Ecuadorans: `No U.S. sanctions'
About 100 protesters in Ecuador demonstrated before the U.S.
embassy there January 15 against the economic sanction
proposals floated by U.S. ambassador Leslie Alexander.
Participants chanted anti-U.S. government slogans and called
for Alexander's removal. "We are here to show that American
threats do not scare us," said María Eugenia Castro, one of
the protesters. Washington has accused Quito of inadequately
protecting foreign "intellectual" property, such as copyrights,
and put the country on a "priority observation" list.
Drop in oil prices further threatens economy in Venezuela
In mid-January Venezuelan oil prices fell to well below $13
a barrel, an historic low. They recovered slightly January 13
to $12.85, still far short of the $15.50 projected for the 1998
budget. Oil accounts for 70 percent of Venezuela's export
income, and each dollar lost from the per barrel price
translates into $1 billion in gross revenue lost. Caracas was
already in the midst of preparing an austerity package that
includes $1.3 billion in budget cuts, and is considering
further reductions that will hit working people. An unnamed
analyst in a Financial Times news article said this crisis
makes investors nervous "that the currency will not hold up."
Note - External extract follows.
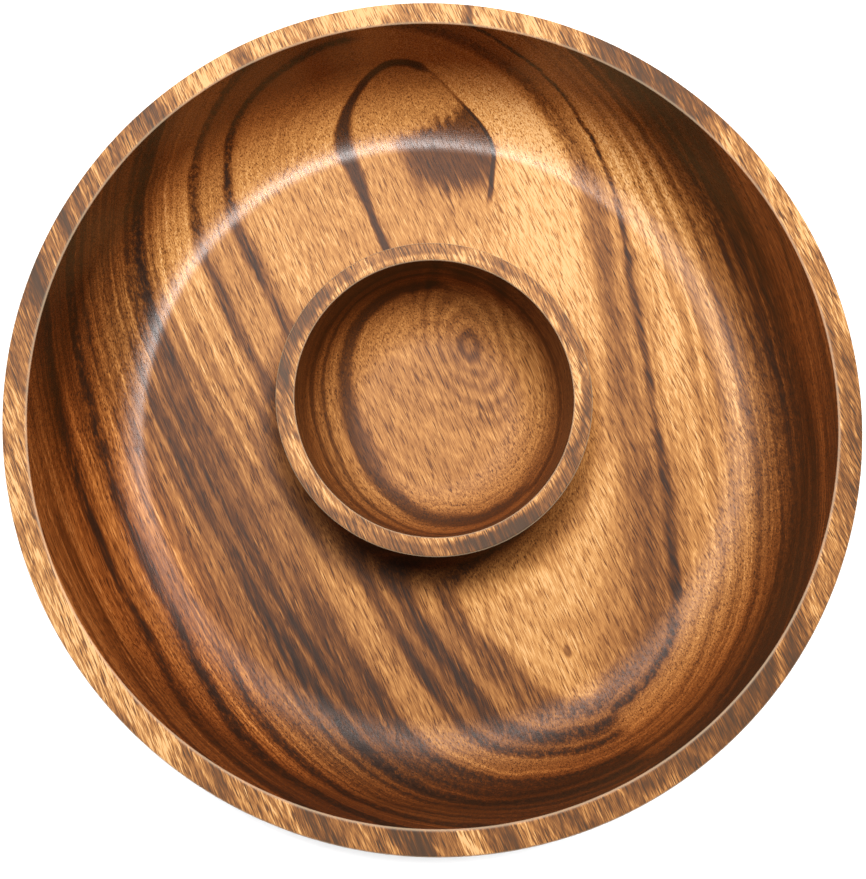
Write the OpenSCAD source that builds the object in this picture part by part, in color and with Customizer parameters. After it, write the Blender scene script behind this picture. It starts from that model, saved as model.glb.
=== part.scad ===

The central bank raised interest rates January 13.
Brazil gov't bank begins sell-off
Banco do Brasil plans to sell off BB DTVM - the biggest
mutual fund company in Brazil - to foreign investors. The move
opens the door for the buyer to sell its products in 3,000
retail branches throughout the country. It is also hanging the
"for sale" sign over BB Securities, based in London. The bank
was one of the few government-run companies supposedly not on
the auction block for the next two years. Bank president Paulo
César Ximenes swore this was not the first step to privatizing
Banco do Brasil itself. The U.S. companies Fidelity, Citibank,
HSBC, and Chase Manhattan Bank are considering the deal. The
British firm Schroders also set up offices in Brazil.
Last year the U.S.-based Whirlpool bought up 66 percent of Brasmotor, which controls some of Latin America's leading appliance producing companies. Now Whirlpool is preparing to lay off 3,200 workers as part of downsizing its own plants in Brazil. Meanwhile, the Brazilian government is pressing an austerity drive against working people, with proposals to "reform" the social security system there, forcing workers to turn to private pension companies.
Clinton bolsters New York cops
During a January 15 press event at Kennedy International
Airport, President William Clinton, standing with New York
mayor Rudolph Giuliani, made a $120 million dollar grant to
hire 1,600 more cops in New York, and a similar sum to employ
1,700 more at 620 police agencies across the United States.
This will bring the total cop force in New York City to 40,000.
Clinton and Giuliani attributed a drop in crime statistics to
so-called community policing, and "smarter and tougher
punishment."
`Get KKKer name off school'
One of two Blacks on a seven-member school board members in
Gadsden, Alabama, is calling for the renaming of General
Forrest Middle School. Gen. Nathan Forrest was a Confederate
officer who later became the first grand wizard of the Ku Klux
Klan. Superintendent Fred Taylor responded by describing
Forrest as a "war hero" and saying, "He had a right to be in
the [KKK] organization as much as these folks [Blacks] have a
right to be in the NAACP. That doesn't mean he wasn't a hero."